Every line below should be repeated exactly.

# GIVEN MATERIAL start

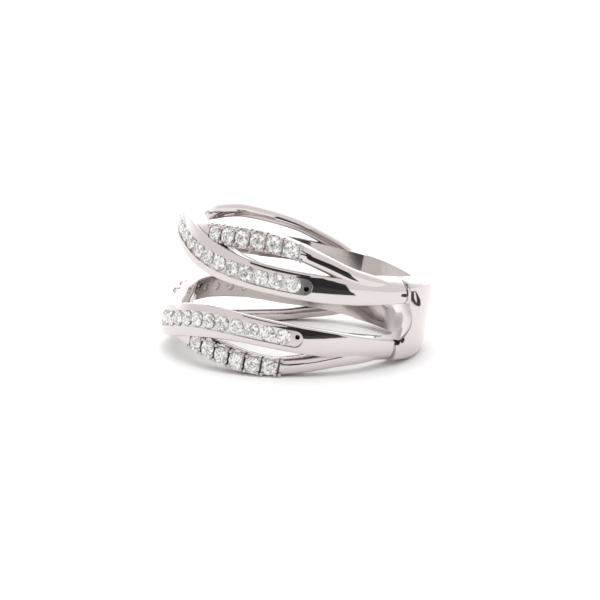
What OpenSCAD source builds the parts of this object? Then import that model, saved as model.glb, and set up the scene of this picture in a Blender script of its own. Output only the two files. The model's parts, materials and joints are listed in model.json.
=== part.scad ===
// Ring enhancer in white gold: two bands joined by a bridge at the back, worn one on each side of
// another ring. Each band splits into a channel-set strand and a claw-set strand that cross in front.
// Millimetres, +Z up. The ring lies on its side on a flat surface, tipped as it rests by itself.
// Angles round the ring start at the middle of the front and grow towards -Y, the near side.
// Distances across are measured from the middle plane between the two bands.

/* [Ring] */
// radius of the finger bore
bore_r = 8.45; // [8.3:0.05:8.6]
// wall of the strands at the front, measured outwards from the bore
front_wall = 1.97; // [1.85:0.01:2.05]
// wall of the claw-set strands
claw_wall = 1.62; // [1.55:0.01:1.7]
// wall of the plain shanks at the back
shank_wall = 1.67; // [1.62:0.01:1.75]
// wall of the bridge between the shanks
bridge_wall = 1.95; // [1.85:0.01:2.05]
// distance from the ring's axis to the flat end of the gap, at the bridge
gap_end_x = 8.07; // [7.9:0.01:8.2]
// half height of the gap where its rounded end starts
gap_half = 1.5; // [1.4:0.01:1.55]

/* [Channel stones] */
// diameter of a channel stone
channel_stone_d = 1.2; // [1.1:0.01:1.22]
// stones in each channel
channel_stones = 13; // [11:1:13]
// angle of the stone next to the empty end of the channel
channel_first = 78; // [77:0.5:79]
// angle from one channel stone to the next
channel_pitch = 7.1; // [7:0.05:7.2]
// angles between which the channel's round ends are centred
groove_from = -12; // [-13:0.5:-8]
groove_to = 83; // [82:0.5:86]
// gap between a stone's edge and the metal round it
stone_gap = 0.03; // [0.02:0.01:0.05]
// depth of the channel below the top of its rims
channel_depth = 0.95; // [0.85:0.05:1]
// height of the stones' edge below the top of the rims
channel_sink = 0.17; // [0.14:0.01:0.25]

/* [Claw stones] */
// diameter of a claw-set stone
claw_stone_d = 1.18; // [1.1:0.01:1.2]
// stones on the near side and on the far side of each band
claw_stones = 6; // [4:1:6]
// angle of the near stone next to the plain shank
claw_first = 74.5; // [73:0.5:75]
// angle from one near stone to the next
claw_pitch = 7.7; // [7.6:0.05:7.8]
// angle of the far stone next to the crossing
far_claw_first = -24; // [-26:0.5:-22]
// angle from one far stone to the next
far_claw_pitch = 8.4; // [8:0.1:8.8]
// radius of a claw
claw_r = 0.17; // [0.14:0.01:0.18]
// height of the claws above the edge of the stones
claw_rise = 0.16; // [0.12:0.01:0.3]
// radius of the holes behind the claw-set stones
back_hole_r = 0.33; // [0.25:0.01:0.38]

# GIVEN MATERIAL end

## [CORRECT OUTPUT]
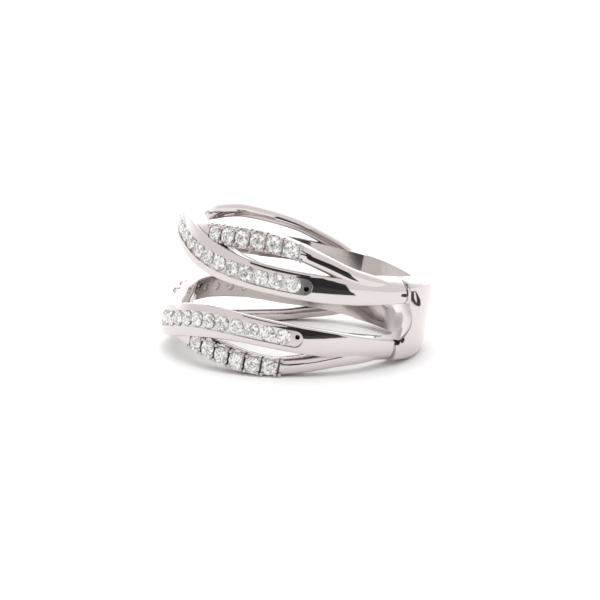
What OpenSCAD source builds the parts of this object? Then import that model, saved as model.glb, and set up the scene of this picture in a Blender script of its own. Output only the two files. The model's parts, materials and joints are listed in model.json.
=== part.scad ===
// Ring enhancer in white gold: two bands joined by a bridge at the back, worn one on each side of
// another ring. Each band splits into a channel-set strand and a claw-set strand that cross in front.
// Millimetres, +Z up. The ring lies on its side on a flat surface, tipped as it rests by itself.
// Angles round the ring start at the middle of the front and grow towards -Y, the near side.
// Distances across are measured from the middle plane between the two bands.

/* [Ring] */
// radius of the finger bore
bore_r = 8.45; // [8.3:0.05:8.6]
// wall of the strands at the front, measured outwards from the bore
front_wall = 1.97; // [1.85:0.01:2.05]
// wall of the claw-set strands
claw_wall = 1.62; // [1.55:0.01:1.7]
// wall of the plain shanks at the back
shank_wall = 1.67; // [1.62:0.01:1.75]
// wall of the bridge between the shanks
bridge_wall = 1.95; // [1.85:0.01:2.05]
// distance from the ring's axis to the flat end of the gap, at the bridge
gap_end_x = 8.07; // [7.9:0.01:8.2]
// half height of the gap where its rounded end starts
gap_half = 1.5; // [1.4:0.01:1.55]

/* [Channel stones] */
// diameter of a channel stone
channel_stone_d = 1.2; // [1.1:0.01:1.22]
// stones in each channel
channel_stones = 13; // [11:1:13]
// angle of the stone next to the empty end of the channel
channel_first = 78; // [77:0.5:79]
// angle from one channel stone to the next
channel_pitch = 7.1; // [7:0.05:7.2]
// angles between which the channel's round ends are centred
groove_from = -12; // [-13:0.5:-8]
groove_to = 83; // [82:0.5:86]
// gap between a stone's edge and the metal round it
stone_gap = 0.03; // [0.02:0.01:0.05]
// depth of the channel below the top of its rims
channel_depth = 0.95; // [0.85:0.05:1]
// height of the stones' edge below the top of the rims
channel_sink = 0.17; // [0.14:0.01:0.25]

/* [Claw stones] */
// diameter of a claw-set stone
claw_stone_d = 1.18; // [1.1:0.01:1.2]
// stones on the near side and on the far side of each band
claw_stones = 6; // [4:1:6]
// angle of the near stone next to the plain shank
claw_first = 74.5; // [73:0.5:75]
// angle from one near stone to the next
claw_pitch = 7.7; // [7.6:0.05:7.8]
// angle of the far stone next to the crossing
far_claw_first = -24; // [-26:0.5:-22]
// angle from one far stone to the next
far_claw_pitch = 8.4; // [8:0.1:8.8]
// radius of a claw
claw_r = 0.17; // [0.14:0.01:0.18]
// height of the claws above the edge of the stones
claw_rise = 0.16; // [0.12:0.01:0.3]
// radius of the holes behind the claw-set stones
back_hole_r = 0.33; // [0.25:0.01:0.38]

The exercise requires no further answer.